[start Data shown]

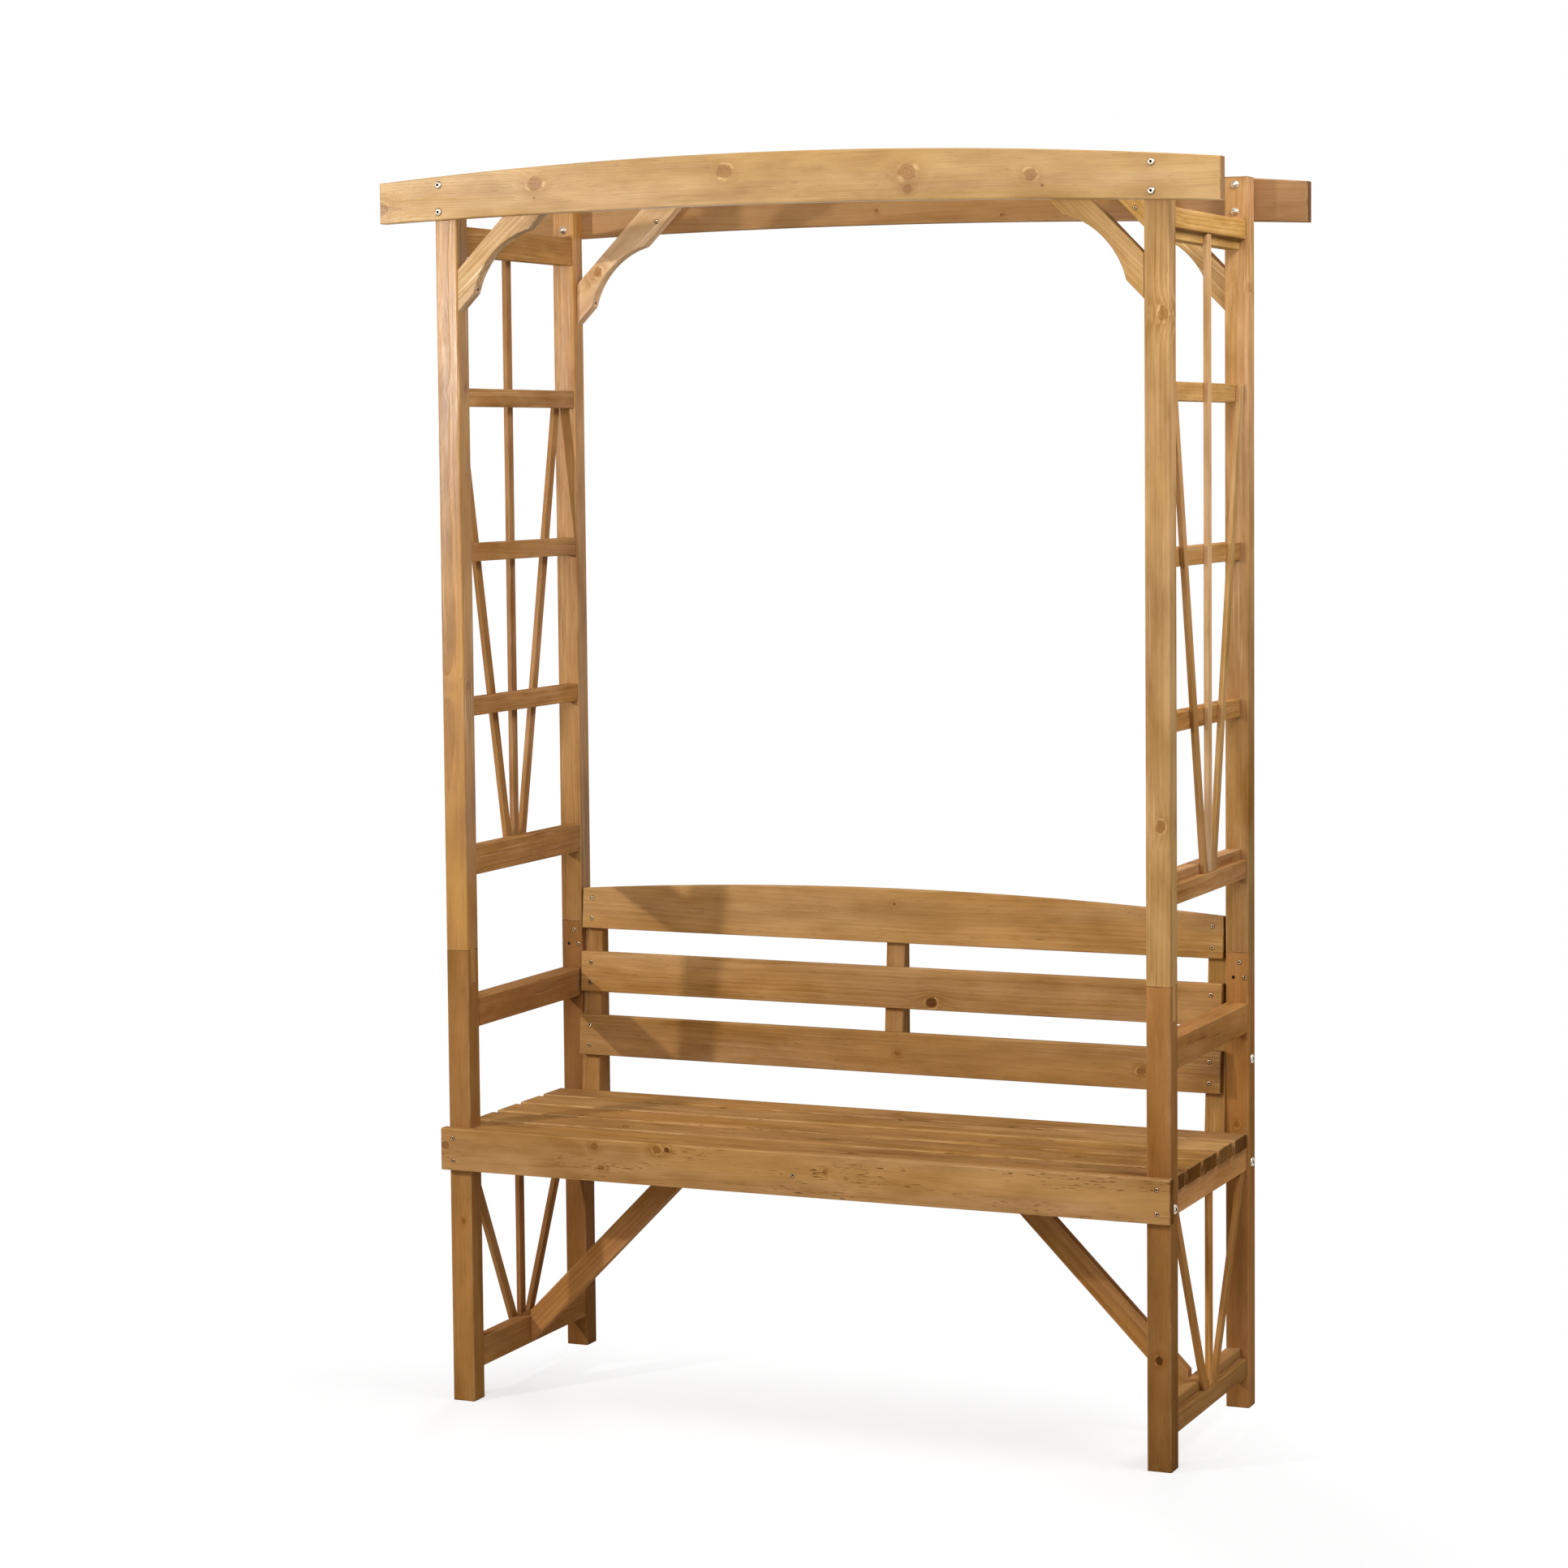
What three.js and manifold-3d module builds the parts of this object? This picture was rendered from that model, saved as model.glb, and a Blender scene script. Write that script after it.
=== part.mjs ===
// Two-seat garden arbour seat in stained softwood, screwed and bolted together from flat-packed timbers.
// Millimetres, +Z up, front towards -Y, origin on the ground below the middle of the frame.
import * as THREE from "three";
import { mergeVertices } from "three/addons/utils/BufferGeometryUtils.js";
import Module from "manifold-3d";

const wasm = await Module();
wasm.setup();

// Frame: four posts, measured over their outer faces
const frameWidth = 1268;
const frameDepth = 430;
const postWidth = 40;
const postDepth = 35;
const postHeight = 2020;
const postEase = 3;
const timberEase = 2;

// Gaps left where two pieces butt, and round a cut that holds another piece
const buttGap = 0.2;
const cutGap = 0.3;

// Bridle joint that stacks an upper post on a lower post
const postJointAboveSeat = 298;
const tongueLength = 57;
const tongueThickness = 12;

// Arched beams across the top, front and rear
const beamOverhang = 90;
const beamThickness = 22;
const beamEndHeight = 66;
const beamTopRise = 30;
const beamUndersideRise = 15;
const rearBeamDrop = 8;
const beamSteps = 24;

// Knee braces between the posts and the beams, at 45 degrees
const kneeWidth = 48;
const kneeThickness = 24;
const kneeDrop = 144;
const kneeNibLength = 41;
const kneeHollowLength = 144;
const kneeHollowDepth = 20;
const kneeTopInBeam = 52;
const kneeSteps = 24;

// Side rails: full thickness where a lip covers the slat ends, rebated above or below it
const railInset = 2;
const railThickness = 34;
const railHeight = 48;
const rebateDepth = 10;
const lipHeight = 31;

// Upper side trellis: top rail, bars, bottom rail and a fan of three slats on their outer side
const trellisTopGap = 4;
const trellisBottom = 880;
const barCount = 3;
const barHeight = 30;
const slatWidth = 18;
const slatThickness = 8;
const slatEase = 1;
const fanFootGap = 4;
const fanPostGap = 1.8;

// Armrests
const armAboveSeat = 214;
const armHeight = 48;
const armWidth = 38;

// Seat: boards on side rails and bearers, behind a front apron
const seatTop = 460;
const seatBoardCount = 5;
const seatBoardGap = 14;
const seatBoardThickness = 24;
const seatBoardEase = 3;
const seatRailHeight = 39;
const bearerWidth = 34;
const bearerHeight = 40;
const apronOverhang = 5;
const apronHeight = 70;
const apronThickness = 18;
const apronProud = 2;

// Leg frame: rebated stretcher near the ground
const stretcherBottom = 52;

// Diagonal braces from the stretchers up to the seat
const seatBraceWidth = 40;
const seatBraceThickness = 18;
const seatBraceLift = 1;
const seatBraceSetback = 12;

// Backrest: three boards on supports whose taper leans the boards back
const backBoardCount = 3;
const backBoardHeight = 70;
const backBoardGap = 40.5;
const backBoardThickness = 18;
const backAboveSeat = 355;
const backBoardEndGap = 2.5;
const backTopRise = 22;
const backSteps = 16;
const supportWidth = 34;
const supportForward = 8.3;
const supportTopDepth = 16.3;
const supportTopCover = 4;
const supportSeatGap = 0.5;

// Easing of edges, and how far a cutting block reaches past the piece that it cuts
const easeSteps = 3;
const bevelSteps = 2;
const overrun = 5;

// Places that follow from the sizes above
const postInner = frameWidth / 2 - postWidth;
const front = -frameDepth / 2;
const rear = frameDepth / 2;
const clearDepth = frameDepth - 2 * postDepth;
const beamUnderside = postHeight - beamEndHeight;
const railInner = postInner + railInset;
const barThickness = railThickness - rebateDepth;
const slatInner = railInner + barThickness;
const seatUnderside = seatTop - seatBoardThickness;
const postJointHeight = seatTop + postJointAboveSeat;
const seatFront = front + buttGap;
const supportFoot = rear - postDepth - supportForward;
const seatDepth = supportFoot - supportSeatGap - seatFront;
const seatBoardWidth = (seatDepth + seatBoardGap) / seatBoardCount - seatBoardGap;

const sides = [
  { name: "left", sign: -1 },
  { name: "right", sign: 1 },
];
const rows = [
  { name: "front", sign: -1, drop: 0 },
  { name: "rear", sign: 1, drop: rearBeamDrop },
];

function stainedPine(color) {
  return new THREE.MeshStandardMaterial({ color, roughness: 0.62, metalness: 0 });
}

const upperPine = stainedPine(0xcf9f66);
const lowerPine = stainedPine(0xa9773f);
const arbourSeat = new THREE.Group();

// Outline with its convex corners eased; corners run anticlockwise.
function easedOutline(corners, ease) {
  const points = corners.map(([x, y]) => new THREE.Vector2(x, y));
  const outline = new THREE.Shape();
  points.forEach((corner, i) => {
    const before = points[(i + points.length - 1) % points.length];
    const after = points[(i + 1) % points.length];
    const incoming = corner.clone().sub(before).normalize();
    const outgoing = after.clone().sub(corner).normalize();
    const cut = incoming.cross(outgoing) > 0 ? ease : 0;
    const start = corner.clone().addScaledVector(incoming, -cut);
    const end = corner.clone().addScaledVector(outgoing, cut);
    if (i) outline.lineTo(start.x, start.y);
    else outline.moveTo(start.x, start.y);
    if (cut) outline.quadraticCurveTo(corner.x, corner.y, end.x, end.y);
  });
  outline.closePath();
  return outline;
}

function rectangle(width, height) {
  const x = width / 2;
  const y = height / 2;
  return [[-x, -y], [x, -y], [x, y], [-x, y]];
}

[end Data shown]
[start Data shown]

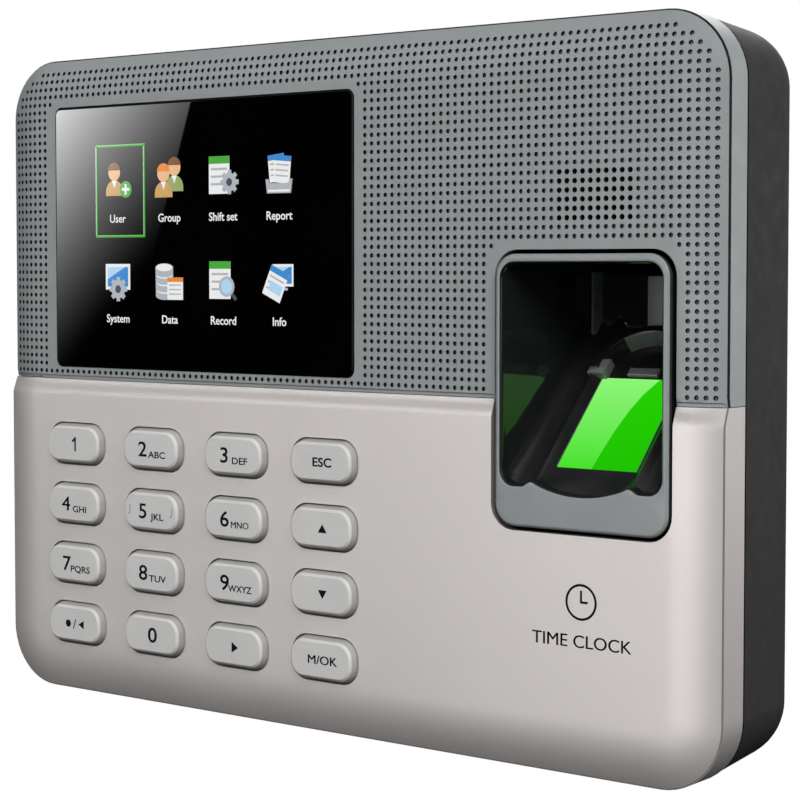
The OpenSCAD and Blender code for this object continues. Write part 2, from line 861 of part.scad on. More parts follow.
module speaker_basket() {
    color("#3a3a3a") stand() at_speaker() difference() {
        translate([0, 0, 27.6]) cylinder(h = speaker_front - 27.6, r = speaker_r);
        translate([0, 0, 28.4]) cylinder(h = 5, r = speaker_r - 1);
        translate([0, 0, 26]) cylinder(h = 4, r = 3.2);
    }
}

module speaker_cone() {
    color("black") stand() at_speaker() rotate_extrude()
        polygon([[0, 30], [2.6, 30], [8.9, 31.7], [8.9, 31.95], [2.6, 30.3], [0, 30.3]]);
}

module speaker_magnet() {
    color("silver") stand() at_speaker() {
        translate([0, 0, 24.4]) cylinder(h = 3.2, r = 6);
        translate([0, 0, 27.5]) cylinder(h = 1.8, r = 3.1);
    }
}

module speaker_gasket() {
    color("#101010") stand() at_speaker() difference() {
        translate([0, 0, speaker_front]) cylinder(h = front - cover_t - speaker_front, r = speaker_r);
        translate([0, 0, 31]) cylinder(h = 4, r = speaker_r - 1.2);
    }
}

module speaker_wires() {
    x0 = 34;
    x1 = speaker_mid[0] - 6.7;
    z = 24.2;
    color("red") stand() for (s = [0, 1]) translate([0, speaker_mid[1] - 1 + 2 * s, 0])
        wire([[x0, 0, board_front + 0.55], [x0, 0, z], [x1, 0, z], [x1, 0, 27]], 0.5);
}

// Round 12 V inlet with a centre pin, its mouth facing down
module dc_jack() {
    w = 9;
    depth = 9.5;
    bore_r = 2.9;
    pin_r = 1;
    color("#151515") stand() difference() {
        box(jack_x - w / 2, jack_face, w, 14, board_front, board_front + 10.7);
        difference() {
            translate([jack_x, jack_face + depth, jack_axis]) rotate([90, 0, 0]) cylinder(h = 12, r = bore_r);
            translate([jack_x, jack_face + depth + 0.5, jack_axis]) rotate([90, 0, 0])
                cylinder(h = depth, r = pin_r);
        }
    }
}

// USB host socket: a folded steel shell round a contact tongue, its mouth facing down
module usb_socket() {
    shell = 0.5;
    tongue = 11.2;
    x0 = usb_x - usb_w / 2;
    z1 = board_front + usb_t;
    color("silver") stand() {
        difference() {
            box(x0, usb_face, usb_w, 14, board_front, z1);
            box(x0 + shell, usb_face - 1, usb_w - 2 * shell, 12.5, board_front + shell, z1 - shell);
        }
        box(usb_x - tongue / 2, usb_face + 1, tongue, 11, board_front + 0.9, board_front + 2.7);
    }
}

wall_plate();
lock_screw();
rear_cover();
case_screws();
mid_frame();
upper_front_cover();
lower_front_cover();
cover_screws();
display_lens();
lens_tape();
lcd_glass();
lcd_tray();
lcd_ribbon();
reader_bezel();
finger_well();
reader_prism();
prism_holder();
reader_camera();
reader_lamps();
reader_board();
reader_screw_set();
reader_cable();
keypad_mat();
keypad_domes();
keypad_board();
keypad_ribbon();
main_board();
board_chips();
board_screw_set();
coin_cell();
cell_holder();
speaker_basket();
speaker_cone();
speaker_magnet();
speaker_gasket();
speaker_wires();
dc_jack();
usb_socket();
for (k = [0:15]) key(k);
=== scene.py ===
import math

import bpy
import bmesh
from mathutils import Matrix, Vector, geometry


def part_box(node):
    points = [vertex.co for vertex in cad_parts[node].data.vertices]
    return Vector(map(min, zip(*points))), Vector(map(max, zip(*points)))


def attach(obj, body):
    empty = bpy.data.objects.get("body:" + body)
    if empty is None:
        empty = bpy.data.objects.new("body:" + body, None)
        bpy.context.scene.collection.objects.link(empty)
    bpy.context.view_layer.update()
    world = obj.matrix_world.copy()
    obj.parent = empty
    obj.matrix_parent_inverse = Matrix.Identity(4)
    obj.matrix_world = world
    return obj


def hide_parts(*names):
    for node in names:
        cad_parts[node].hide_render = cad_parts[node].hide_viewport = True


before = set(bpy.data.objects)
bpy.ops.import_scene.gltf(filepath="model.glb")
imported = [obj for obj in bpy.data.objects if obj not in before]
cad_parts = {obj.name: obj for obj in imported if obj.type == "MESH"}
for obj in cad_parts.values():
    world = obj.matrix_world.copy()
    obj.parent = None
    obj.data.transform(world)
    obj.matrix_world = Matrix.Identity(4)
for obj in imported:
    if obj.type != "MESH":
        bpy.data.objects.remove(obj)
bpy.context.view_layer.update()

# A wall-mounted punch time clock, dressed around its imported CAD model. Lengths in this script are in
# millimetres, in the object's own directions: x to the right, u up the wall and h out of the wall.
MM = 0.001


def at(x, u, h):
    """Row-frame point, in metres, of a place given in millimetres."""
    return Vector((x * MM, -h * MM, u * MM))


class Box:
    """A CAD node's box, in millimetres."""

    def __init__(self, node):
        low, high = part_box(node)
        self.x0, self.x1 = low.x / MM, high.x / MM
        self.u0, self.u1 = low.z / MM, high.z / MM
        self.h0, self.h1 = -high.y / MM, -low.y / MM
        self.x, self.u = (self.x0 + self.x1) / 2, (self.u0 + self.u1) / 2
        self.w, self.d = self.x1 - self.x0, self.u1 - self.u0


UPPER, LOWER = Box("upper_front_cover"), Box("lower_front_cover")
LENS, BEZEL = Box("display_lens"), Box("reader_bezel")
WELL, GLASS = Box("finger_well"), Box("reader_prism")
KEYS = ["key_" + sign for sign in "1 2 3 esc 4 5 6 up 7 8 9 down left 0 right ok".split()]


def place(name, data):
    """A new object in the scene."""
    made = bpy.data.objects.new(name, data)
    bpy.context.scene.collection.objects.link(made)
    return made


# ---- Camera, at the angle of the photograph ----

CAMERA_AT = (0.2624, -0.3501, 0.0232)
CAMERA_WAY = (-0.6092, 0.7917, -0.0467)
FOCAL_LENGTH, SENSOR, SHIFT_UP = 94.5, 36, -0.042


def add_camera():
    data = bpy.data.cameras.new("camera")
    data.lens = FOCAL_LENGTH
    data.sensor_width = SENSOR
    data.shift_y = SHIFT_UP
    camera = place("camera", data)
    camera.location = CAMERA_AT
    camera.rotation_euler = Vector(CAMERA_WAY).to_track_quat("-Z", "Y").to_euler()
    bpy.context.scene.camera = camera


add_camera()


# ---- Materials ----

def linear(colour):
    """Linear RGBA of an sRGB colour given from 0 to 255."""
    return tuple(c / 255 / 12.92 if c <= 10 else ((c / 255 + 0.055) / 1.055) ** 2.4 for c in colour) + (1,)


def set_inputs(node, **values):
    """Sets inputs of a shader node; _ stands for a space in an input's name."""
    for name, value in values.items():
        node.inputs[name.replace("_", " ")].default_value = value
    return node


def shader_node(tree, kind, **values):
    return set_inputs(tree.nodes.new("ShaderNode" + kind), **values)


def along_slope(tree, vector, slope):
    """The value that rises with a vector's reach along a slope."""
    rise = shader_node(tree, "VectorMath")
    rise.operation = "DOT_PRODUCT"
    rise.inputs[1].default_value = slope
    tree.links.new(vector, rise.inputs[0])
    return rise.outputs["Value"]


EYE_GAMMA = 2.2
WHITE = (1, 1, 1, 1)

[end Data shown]

# [Work instructions]
Retype the records above, but only those lines that fall between the line containing "wall_plate();" and the line containing "bpy.data.objects.remove(obj)", with both of those lines included, exactly as written.

# [Task response]
wall_plate();
lock_screw();
rear_cover();
case_screws();
mid_frame();
upper_front_cover();
lower_front_cover();
cover_screws();
display_lens();
lens_tape();
lcd_glass();
lcd_tray();
lcd_ribbon();
reader_bezel();
finger_well();
reader_prism();
prism_holder();
reader_camera();
reader_lamps();
reader_board();
reader_screw_set();
reader_cable();
keypad_mat();
keypad_domes();
keypad_board();
keypad_ribbon();
main_board();
board_chips();
board_screw_set();
coin_cell();
cell_holder();
speaker_basket();
speaker_cone();
speaker_magnet();
speaker_gasket();
speaker_wires();
dc_jack();
usb_socket();
for (k = [0:15]) key(k);
=== scene.py ===
import math

import bpy
import bmesh
from mathutils import Matrix, Vector, geometry


def part_box(node):
    points = [vertex.co for vertex in cad_parts[node].data.vertices]
    return Vector(map(min, zip(*points))), Vector(map(max, zip(*points)))


def attach(obj, body):
    empty = bpy.data.objects.get("body:" + body)
    if empty is None:
        empty = bpy.data.objects.new("body:" + body, None)
        bpy.context.scene.collection.objects.link(empty)
    bpy.context.view_layer.update()
    world = obj.matrix_world.copy()
    obj.parent = empty
    obj.matrix_parent_inverse = Matrix.Identity(4)
    obj.matrix_world = world
    return obj


def hide_parts(*names):
    for node in names:
        cad_parts[node].hide_render = cad_parts[node].hide_viewport = True


before = set(bpy.data.objects)
bpy.ops.import_scene.gltf(filepath="model.glb")
imported = [obj for obj in bpy.data.objects if obj not in before]
cad_parts = {obj.name: obj for obj in imported if obj.type == "MESH"}
for obj in cad_parts.values():
    world = obj.matrix_world.copy()
    obj.parent = None
    obj.data.transform(world)
    obj.matrix_world = Matrix.Identity(4)
for obj in imported:
    if obj.type != "MESH":
        bpy.data.objects.remove(obj)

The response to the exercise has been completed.